Residual migration velocity analysis in the plane wave domain : theory and applications

Date

2001-05

Journal Title

Journal ISSN

Volume Title

Publisher

Abstract

This dissertation addresses velocity depth model building using residual migration velocity analysis in the plane wave domain. The criterion used for residual migration velocity analysis is that the results of migration with the correct velocity-depth model should reveal the same geologic structure on common image gathers (CIG’s). That is, the events on the CIG are horizontally aligned since they represent the image of the same subsurface position obtained at different angles. Use of an incorrect velocity-depth model in migration causes misalignment of events in a CIG, i.e., the events on the CIG exhibit residuals. By analyzing the residuals on the CIG, we can derive the depth and the velocity corrections and thus obtain a corrected velocity depth model.
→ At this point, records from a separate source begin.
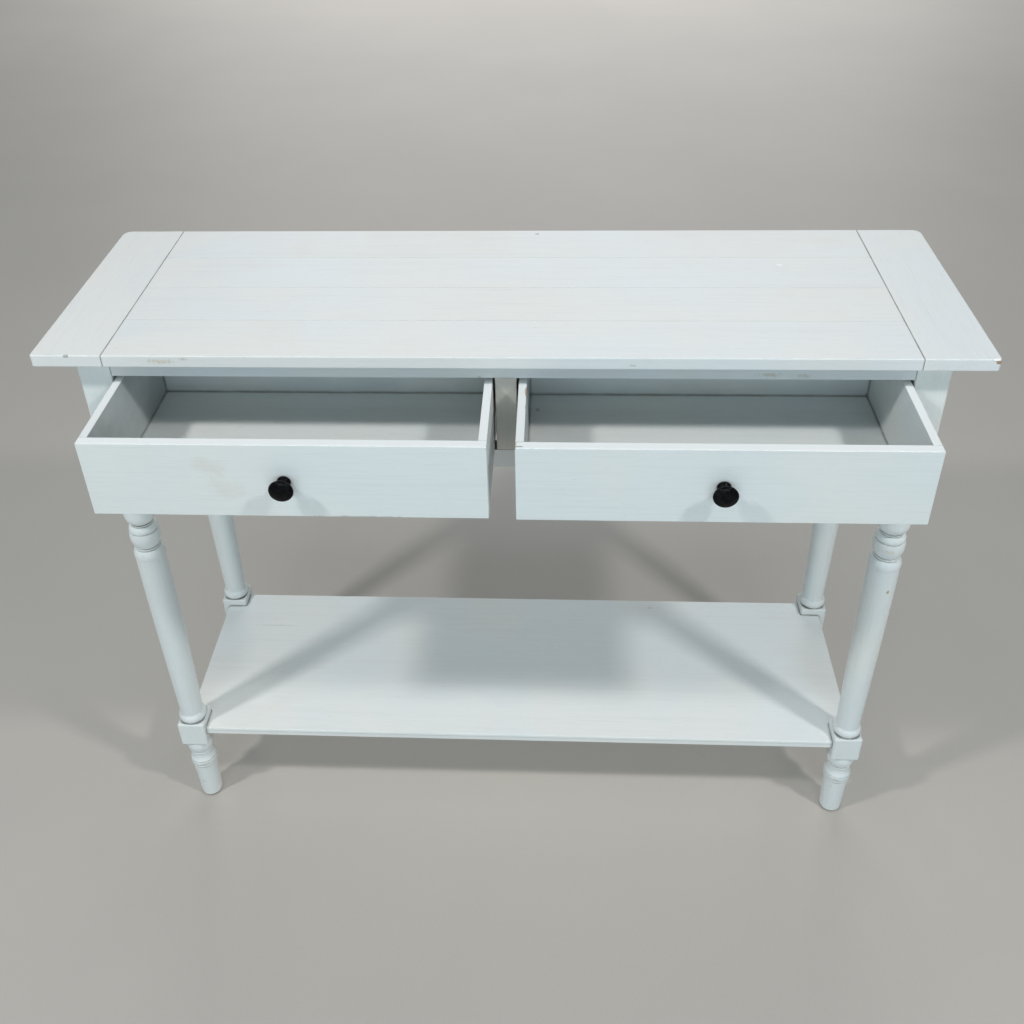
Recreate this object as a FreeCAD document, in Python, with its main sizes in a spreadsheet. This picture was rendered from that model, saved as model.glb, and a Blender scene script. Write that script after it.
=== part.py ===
import FreeCAD, Part
import math
import os
import re

import Sketcher
from FreeCAD import Placement, Rotation, Vector

# Console table: turned legs, two drawers pulled part way out, a low shelf.
# Axes: +X to the right, the front of the table faces -Y, +Z up.
# Origin: on the floor, at the centre of the whole object's box as it stands.

DOC = FreeCAD.newDocument("ConsoleTable")

DIMENSIONS = {
    # table top
    "table_width": 1080.0,
    "table_depth": 331.0,
    "table_height": 822.0,
    "front_edge_y": -100.0,
    "top_thickness": 15.5,
    "breadboard_width": 83.0,
    "field_boards": 4.0,
    "tongue_length": 8.0,
    "tongue_thickness": 5.0,
    "tongue_inset": 8.0,
    "joint_chamfer": 0.9,
    "plank_chamfer": 0.35,
    "top_ease": 1.6,
    "back_corner_radius": 12.0,
    "front_corner_radius": 4.0,
    # where the legs stand
    "side_overhang": 40.5,
    "front_overhang": 21.0,
    "rear_overhang": 9.0,
    "leg_square": 40.0,
    # rails, aprons and their joints
    "top_rail_height": 25.0,
    "opening_height": 101.5,
    "bottom_rail_height": 26.0,
    "rail_thickness": 20.0,
    "divider_width": 25.0,
    "apron_thickness": 15.0,
    "apron_inset": 2.0,
    "tenon_length": 12.0,
    "tenon_thickness": 8.0,
    "tenon_shoulder": 5.0,
    "edge_ease": 0.8,
    "cleat_size": 15.0,
    # drawers
    "drawer_width": 442.0,
    "drawer_height": 97.0,
    "drawer_length": 250.0,
    "drawer_lift": 0.5,
    "front_thickness": 12.0,
    "side_thickness": 9.5,
    "bottom_thickness": 3.5,
    "bottom_groove_depth": 4.0,
    "bottom_groove_height": 3.0,
    "bottom_clearance": 0.4,
    "left_pull": 128.5,
    "right_pull": 130.0,
    # drawer runners and the guides that hold them
    "guide_height": 40.0,
    "runner_height": 9.0,
    "runner_reach": 6.5,
    "runner_below_top": 46.0,
    "runner_setback": 27.5,
    "runner_end_gap": 5.0,
    "groove_clearance": 0.3,
    "groove_depth": 4.5,
    "groove_stop": 27.0,
    # shelf
    "shelf_top": 158.0,
    "shelf_thickness": 13.0,
    "shelf_side_setback": 10.5,
    "shelf_front_setback": 6.0,
    "shelf_rear_setback": 12.0,
    "shelf_notch_gap": 0.2,
    "shelf_ease": 2.0,
    "dowel_radius": 3.0,
    "dowel_length": 24.0,
    "dowel_clearance": 0.05,
    # fasteners and feet
    "screw_radius": 2.0,
    "screw_length": 25.0,
    "screw_head_radius": 4.0,
    "screw_head_height": 2.4,
    "screw_clearance": 0.1,
    "screw_end_distance": 30.0,
    "glide_radius": 13.5,
    "glide_thickness": 2.0,
    "knob_screw_reach": 9.0,
    # leg: blocks, and the turned details as radii and heights above the floor
    "upper_block_bottom": 637.0,
    "lower_block_top": 170.0,
    "lower_block_bottom": 125.5,
    "block_round": 3.0,
    "core_radius": 14.0,
    "block_cut_radius": 24.3,
    "block_cut_outer": 28.6,
    "block_cut_curve": 9.0,
    "lower_block_low_cut": 130.0,
    "lower_block_high_cut": 165.5,
    "upper_block_cut": 641.5,
    "foot_flat_radius": 14.4,
    "foot_toe_radius": 15.4,
    "foot_toe_height": 3.4,
    "foot_toe_curve": 1.4,
    "foot_top_radius": 17.8,
    "foot_top_height": 69.4,
    "foot_line_radius": 16.9,
    "foot_line_height": 70.2,
    "foot_ring_radius": 18.2,
    "foot_ring_low_height": 71.0,
    "foot_ring_high_height": 74.4,
    "foot_ring_curve": 2.6,
    "low_line_radius": 17.2,
    "low_line_height": 75.2,
    "band_radius": 18.9,
    "band_low_height": 76.0,
    "band_high_height": 82.5,
    "band_curve": 10.0,
    "band_line_radius": 17.6,
    "band_line_height": 83.4,
    "flare_radius": 18.8,
    "flare_height": 84.3,
    "ankle_radius": 15.8,
    "ankle_height": 98.8,
    "ankle_curve": 18.0,
    "ankle_ring_radius": 16.7,
    "ankle_ring_low_height": 99.7,
    "ankle_ring_high_height": 103.0,
    "ankle_ring_curve": 2.4,
    "ankle_line_radius": 15.8,
    "ankle_line_height": 104.0,
    "collar_low_radius": 17.4,
    "collar_low_height": 105.0,
    "collar_radius": 18.3,
    "collar_curve": 26.0,
    "ring_base_radius": 16.8,
    "ring_top_height": 184.0,
    "ring_curve": 9.4,
    "shaft_low_radius": 16.3,
    "shaft_low_height": 185.5,
    "shaft_high_radius": 20.0,
    "shaft_high_height": 491.0,
    "shaft_curve": 14500.0,
    "shoulder_radius": 17.0,
    "shoulder_height": 505.2,
    "shoulder_curve": 16.0,
    "shoulder_line_radius": 15.5,
    "shoulder_line_height": 506.0,
    "bead_radius": 16.4,
    "bead_low_height": 506.7,
    "bead_high_height": 508.6,
    "bead_line_radius": 15.2,
    "bead_line_height": 509.7,
    "ball_low_radius": 16.3,
    "ball_low_height": 510.6,
    "ball_radius": 19.0,
    "ball_line_low_height": 533.8,
    "ball_curve": 30.0,
    "ball_line_radius": 17.8,
    "ball_line_height": 534.7,
    "ball_cap_radius": 18.5,
    "ball_cap_height": 535.6,
    "ball_high_radius": 15.0,
    "ball_high_height": 544.4,
    "ball_cap_curve": 8.0,
    "neck_groove_radius": 13.3,
    "neck_groove_height": 545.1,
    "neck_radius": 14.6,
    "neck_low_height": 545.8,
    "neck_high_height": 547.2,
    "neck_line_radius": 13.2,
    "neck_line_height": 548.1,
    "cup_low_radius": 14.2,
    "cup_low_height": 549.0,
    "cup_radius": 20.2,
    "cup_height": 563.0,
    "cup_low_curve": 16.0,
    "cup_high_radius": 15.8,
    "cup_high_height": 616.0,
    "cup_high_curve": 320.0,
    "upper_ring_height": 622.0,
    "upper_ring_curve": 10.6,
    # knob, measured out from the drawer front
    "knob_projection": 22.0,
    "knob_base_radius": 7.5,
    "knob_base_thickness": 1.2,
    "knob_neck_radius": 4.8,
    "knob_neck_start": 5.0,
    "knob_base_curve": 5.0,
    "knob_bead_start": 6.0,
    "knob_bead_end": 9.0,
    "knob_bead_curve": 1.6,
    "knob_neck_end": 9.8,
    "knob_underside_radius": 12.4,
    "knob_underside_height": 14.4,
    "knob_underside_curve": 10.0,
    "knob_rim_radius": 13.75,
    "knob_rim_height": 16.4,
    "knob_rim_curve": 2.6,
    "knob_face_radius": 12.2,
    "knob_face_height": 19.0,
    "knob_face_curve": 3.2,
}

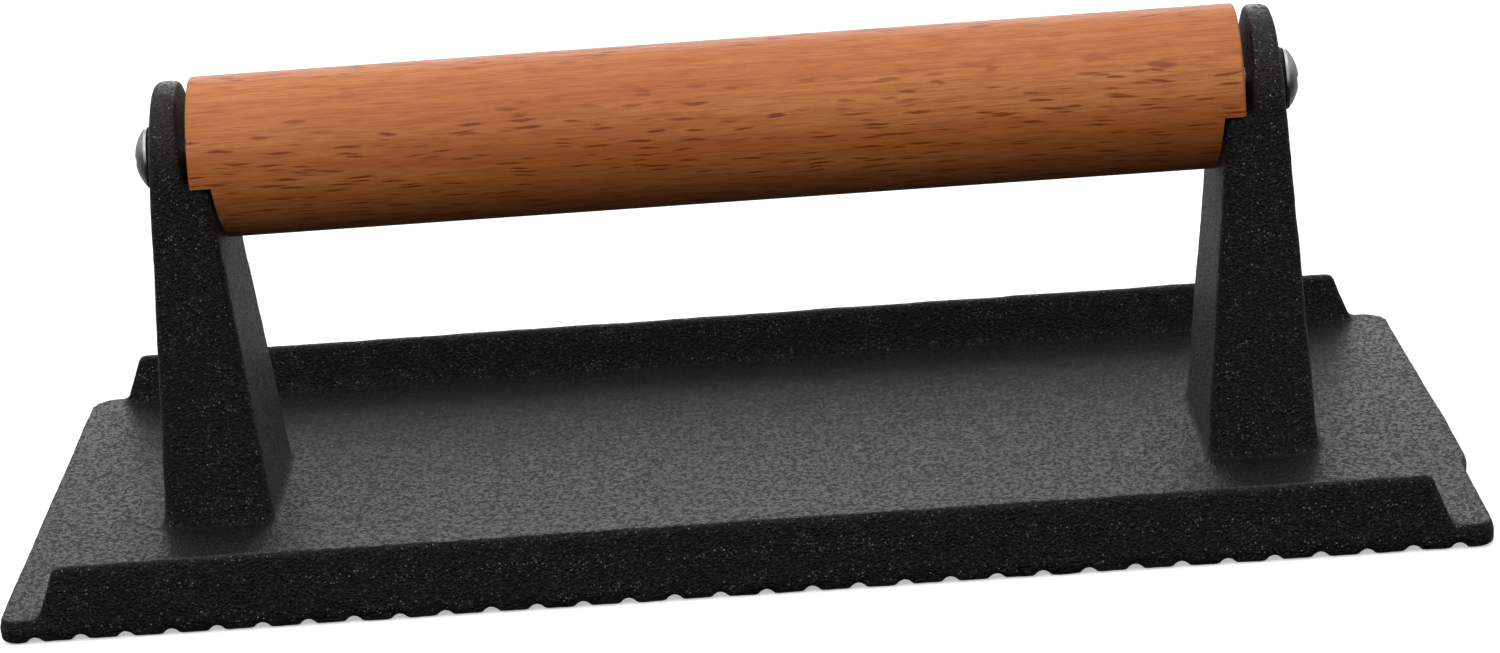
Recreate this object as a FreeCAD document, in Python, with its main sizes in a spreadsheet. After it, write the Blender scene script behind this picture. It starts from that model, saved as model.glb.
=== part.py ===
"""Cast-iron patty press with a round wooden handle.

The press is one grooved iron casting (plate, two long walls and two handle posts), a notched
wooden handle, a steel tie rod inside the handle and one truss-head screw at each end.

Frame: millimetres, +Z up, +X along the handle, -Y is the front. The origin is on the underside,
in the middle of the plate. The handle, the rod and the screws are drawn about their own axis
and placed at their own height: the screws and the rod lie a little above the handle's axis.
"""
import FreeCAD, Part
import math
import os
import Sketcher

V = FreeCAD.Vector

DRIVING_SIZES = {
    # Plate and the grooves under it
    "plate_length": 211.6,
    "plate_width": 108.0,
    "plate_thickness": 3.5,
    "plate_draft": 2.5,
    "front_corner_radius": 2.5,
    "back_corner_radius": 4.5,
    "lower_edge_radius": 0.8,
    "groove_pitch": 6.5,
    "groove_count": 32,
    "groove_mouth": 2.4,
    "groove_floor": 0.5,
    "groove_depth": 1.1,
    # Long walls
    "wall_height": 7.5,
    "wall_thickness": 3.1,
    "wall_draft": 5.0,
    "wall_end_inset": 5.8,
    "wall_end_slope": 20.5,
    "wall_rim_radius": 0.8,
    "wall_foot_radius": 1.0,
    "wall_end_radius": 1.2,
    # Handle posts
    "post_outer_foot": 86.1,
    "post_outer_draft": 2.7,
    "post_inner_foot": 69.6,
    "post_inner_draft": 5.9,
    "post_side_draft": 5.0,
    "post_foot_radius": 1.2,
    "post_edge_radius": 1.4,
    "lobe_edge_radius": 0.8,
    "ledge_edge_radius": 0.5,
    "lobe_radius": 11.8,
    "lobe_inner_face": 78.65,
    "lobe_inner_draft": 3.0,
    "ledge_drop": 2.1,
    "boss_diameter": 9.6,
    "boss_reach": 84.6,
    "screw_hole_diameter": 4.3,
    "screw_rise": 0.5,
    # Handle
    "handle_height": 56.1,
    "handle_diameter": 24.3,
    "handle_length": 155.4,
    "handle_edge_radius": 0.4,
    "notch_gap": 0.3,
    "seat_gap": 0.1,
    # Tie rod and screws
    "rod_diameter": 6.0,
    "rod_bore_diameter": 6.2,
    "rod_length": 146.0,
    "rod_end_gap": 0.5,
    "rod_tap_depth": 12.0,
    "rod_tap_diameter": 4.2,
    "shank_diameter": 4.1,
    "shank_length": 20.0,
    "shank_tip_chamfer": 0.5,
    "head_diameter": 9.2,
    "head_height": 2.2,
    "head_rim": 0.4,
    "recess_span": 4.4,
    "recess_slot": 1.0,
    "recess_depth": 1.2,
}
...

I first discuss the kinematics of seismic wave propagation and explore prestack depth migration in the plane wave (τ, p) domain. Then, I derive the exact one-, two-, and three-dimensional residual migration equations in the depth-p domain after pre-stack depth migration. To perform interval velocity analysis, a suite of velocity corrections is tested to do residual migration but only one gives the best image. The combination of this velocity correction and the original migration velocity improves the velocity model. The two main advantages of the new method are that it derives interval velocities directly and is computationally very efficient because only a top down residual migration is needed instead of top-down pre-stack depth migration. Next, I apply the new method to both the synthetic and real seismic data. The synthetic data examples show that the 2D method gives a better residual migration result than the 1D method when strong dips are present but the 1D equation also works well for 2D models when the dip angles are small. After getting a new velocity depth model, one can use the new model to perform a complete residual migration which gives much better CIG’s and stacked sections than those without residual migration. Alternatively, we can also use the new model to migrate the data again and then repeat the residual velocity analysis for another iteration. The number of iterations depends on the initial model and the precision required. In the field data example, a reasonable model was obtained after only four iterations.